┌──

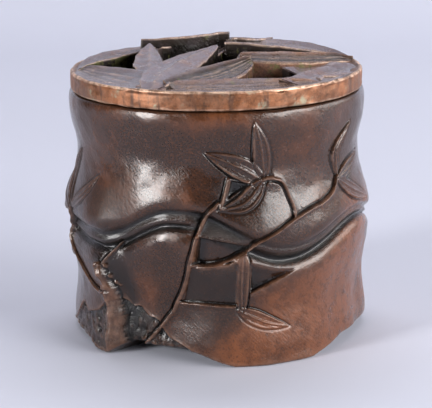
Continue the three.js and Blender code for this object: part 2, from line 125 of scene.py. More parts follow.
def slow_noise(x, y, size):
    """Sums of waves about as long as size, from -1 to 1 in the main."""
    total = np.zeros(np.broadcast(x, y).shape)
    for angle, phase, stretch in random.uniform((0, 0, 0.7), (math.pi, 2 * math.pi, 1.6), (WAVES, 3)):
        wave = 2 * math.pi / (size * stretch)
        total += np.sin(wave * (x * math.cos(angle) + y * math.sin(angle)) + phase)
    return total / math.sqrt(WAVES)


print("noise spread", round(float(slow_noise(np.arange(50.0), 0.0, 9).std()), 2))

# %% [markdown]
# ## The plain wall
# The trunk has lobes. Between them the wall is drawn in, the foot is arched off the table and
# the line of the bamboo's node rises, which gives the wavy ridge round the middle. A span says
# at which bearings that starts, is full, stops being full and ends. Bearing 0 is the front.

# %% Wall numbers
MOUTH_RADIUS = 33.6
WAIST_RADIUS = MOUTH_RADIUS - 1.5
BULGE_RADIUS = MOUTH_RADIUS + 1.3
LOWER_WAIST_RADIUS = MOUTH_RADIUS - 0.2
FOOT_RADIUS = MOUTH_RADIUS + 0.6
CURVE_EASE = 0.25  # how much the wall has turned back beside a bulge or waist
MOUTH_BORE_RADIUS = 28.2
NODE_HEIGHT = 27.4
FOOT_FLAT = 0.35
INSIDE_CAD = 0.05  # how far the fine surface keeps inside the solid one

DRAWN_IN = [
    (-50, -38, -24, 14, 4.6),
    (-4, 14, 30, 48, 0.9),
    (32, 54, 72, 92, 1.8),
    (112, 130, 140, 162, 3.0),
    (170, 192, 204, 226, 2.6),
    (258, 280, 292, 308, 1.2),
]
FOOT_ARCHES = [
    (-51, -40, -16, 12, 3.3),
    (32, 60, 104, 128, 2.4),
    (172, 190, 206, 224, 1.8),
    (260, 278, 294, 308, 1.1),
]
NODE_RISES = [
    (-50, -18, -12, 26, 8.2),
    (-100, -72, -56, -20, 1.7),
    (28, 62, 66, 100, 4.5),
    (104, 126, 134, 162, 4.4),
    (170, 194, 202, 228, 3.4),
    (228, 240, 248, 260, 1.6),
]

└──

Give the listing again, word for word.

EXERCISE ANSWER =>
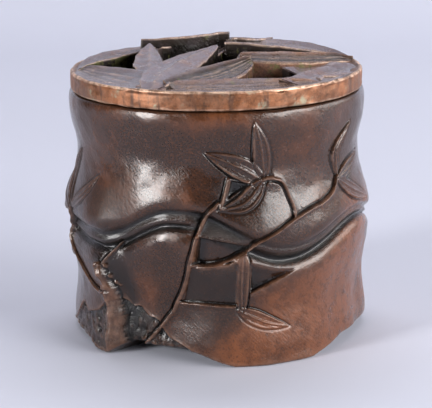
Continue the three.js and Blender code for this object: part 2, from line 125 of scene.py. More parts follow.
def slow_noise(x, y, size):
    """Sums of waves about as long as size, from -1 to 1 in the main."""
    total = np.zeros(np.broadcast(x, y).shape)
    for angle, phase, stretch in random.uniform((0, 0, 0.7), (math.pi, 2 * math.pi, 1.6), (WAVES, 3)):
        wave = 2 * math.pi / (size * stretch)
        total += np.sin(wave * (x * math.cos(angle) + y * math.sin(angle)) + phase)
    return total / math.sqrt(WAVES)


print("noise spread", round(float(slow_noise(np.arange(50.0), 0.0, 9).std()), 2))

# %% [markdown]
# ## The plain wall
# The trunk has lobes. Between them the wall is drawn in, the foot is arched off the table and
# the line of the bamboo's node rises, which gives the wavy ridge round the middle. A span says
# at which bearings that starts, is full, stops being full and ends. Bearing 0 is the front.

# %% Wall numbers
MOUTH_RADIUS = 33.6
WAIST_RADIUS = MOUTH_RADIUS - 1.5
BULGE_RADIUS = MOUTH_RADIUS + 1.3
LOWER_WAIST_RADIUS = MOUTH_RADIUS - 0.2
FOOT_RADIUS = MOUTH_RADIUS + 0.6
CURVE_EASE = 0.25  # how much the wall has turned back beside a bulge or waist
MOUTH_BORE_RADIUS = 28.2
NODE_HEIGHT = 27.4
FOOT_FLAT = 0.35
INSIDE_CAD = 0.05  # how far the fine surface keeps inside the solid one

DRAWN_IN = [
    (-50, -38, -24, 14, 4.6),
    (-4, 14, 30, 48, 0.9),
    (32, 54, 72, 92, 1.8),
    (112, 130, 140, 162, 3.0),
    (170, 192, 204, 226, 2.6),
    (258, 280, 292, 308, 1.2),
]
FOOT_ARCHES = [
    (-51, -40, -16, 12, 3.3),
    (32, 60, 104, 128, 2.4),
    (172, 190, 206, 224, 1.8),
    (260, 278, 294, 308, 1.1),
]
NODE_RISES = [
    (-50, -18, -12, 26, 8.2),
    (-100, -72, -56, -20, 1.7),
    (28, 62, 66, 100, 4.5),
    (104, 126, 134, 162, 4.4),
    (170, 194, 202, 228, 3.4),
    (228, 240, 248, 260, 1.6),
]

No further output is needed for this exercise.